# What to do:
Print the first line of the material below and each line after it, exactly as written, ending with the line that contains "from build123d import *".

Start

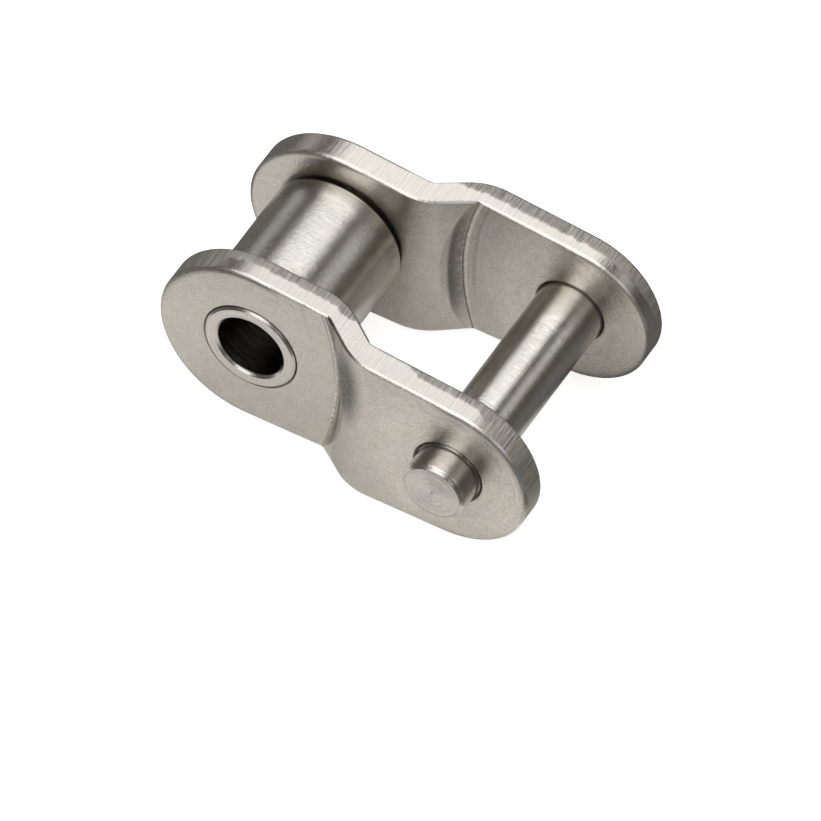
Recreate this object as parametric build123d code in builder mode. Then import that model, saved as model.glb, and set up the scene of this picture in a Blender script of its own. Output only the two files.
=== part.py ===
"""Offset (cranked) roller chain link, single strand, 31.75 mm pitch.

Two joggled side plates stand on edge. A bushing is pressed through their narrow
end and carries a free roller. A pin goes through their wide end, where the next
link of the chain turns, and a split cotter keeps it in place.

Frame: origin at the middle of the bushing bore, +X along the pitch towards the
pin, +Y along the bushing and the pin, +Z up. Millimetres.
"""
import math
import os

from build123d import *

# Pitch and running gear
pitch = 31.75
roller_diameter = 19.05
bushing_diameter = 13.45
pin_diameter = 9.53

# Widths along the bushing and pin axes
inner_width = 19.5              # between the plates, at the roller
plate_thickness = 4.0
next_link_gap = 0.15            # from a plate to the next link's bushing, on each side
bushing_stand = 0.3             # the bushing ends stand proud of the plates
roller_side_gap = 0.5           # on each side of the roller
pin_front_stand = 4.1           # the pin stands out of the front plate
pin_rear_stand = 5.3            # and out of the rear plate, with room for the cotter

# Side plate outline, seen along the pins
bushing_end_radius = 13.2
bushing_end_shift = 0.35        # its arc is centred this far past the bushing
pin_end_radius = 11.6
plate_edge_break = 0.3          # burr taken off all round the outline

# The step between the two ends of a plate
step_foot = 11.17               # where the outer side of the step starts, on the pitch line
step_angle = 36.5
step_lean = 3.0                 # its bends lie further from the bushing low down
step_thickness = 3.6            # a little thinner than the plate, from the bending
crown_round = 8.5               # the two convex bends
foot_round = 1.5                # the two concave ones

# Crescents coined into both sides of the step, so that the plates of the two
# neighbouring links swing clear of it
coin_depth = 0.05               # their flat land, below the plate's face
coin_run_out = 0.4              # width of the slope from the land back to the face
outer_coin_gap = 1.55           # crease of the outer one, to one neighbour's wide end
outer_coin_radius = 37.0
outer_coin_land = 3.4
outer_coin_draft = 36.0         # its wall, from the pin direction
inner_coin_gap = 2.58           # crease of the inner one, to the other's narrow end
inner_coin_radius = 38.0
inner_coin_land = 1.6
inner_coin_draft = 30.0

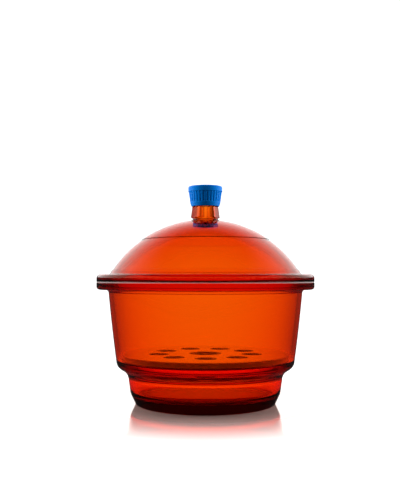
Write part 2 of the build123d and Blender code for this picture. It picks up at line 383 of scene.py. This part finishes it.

End

# Finished exercise:
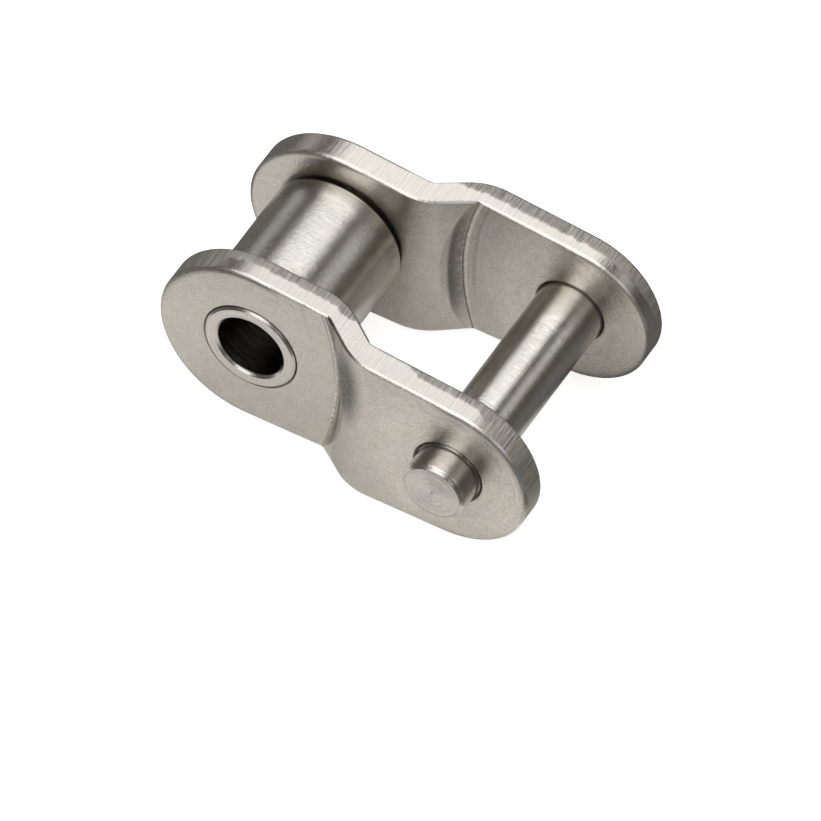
Recreate this object as parametric build123d code in builder mode. Then import that model, saved as model.glb, and set up the scene of this picture in a Blender script of its own. Output only the two files.
=== part.py ===
"""Offset (cranked) roller chain link, single strand, 31.75 mm pitch.

Two joggled side plates stand on edge. A bushing is pressed through their narrow
end and carries a free roller. A pin goes through their wide end, where the next
link of the chain turns, and a split cotter keeps it in place.

Frame: origin at the middle of the bushing bore, +X along the pitch towards the
pin, +Y along the bushing and the pin, +Z up. Millimetres.
"""
import math
import os

from build123d import *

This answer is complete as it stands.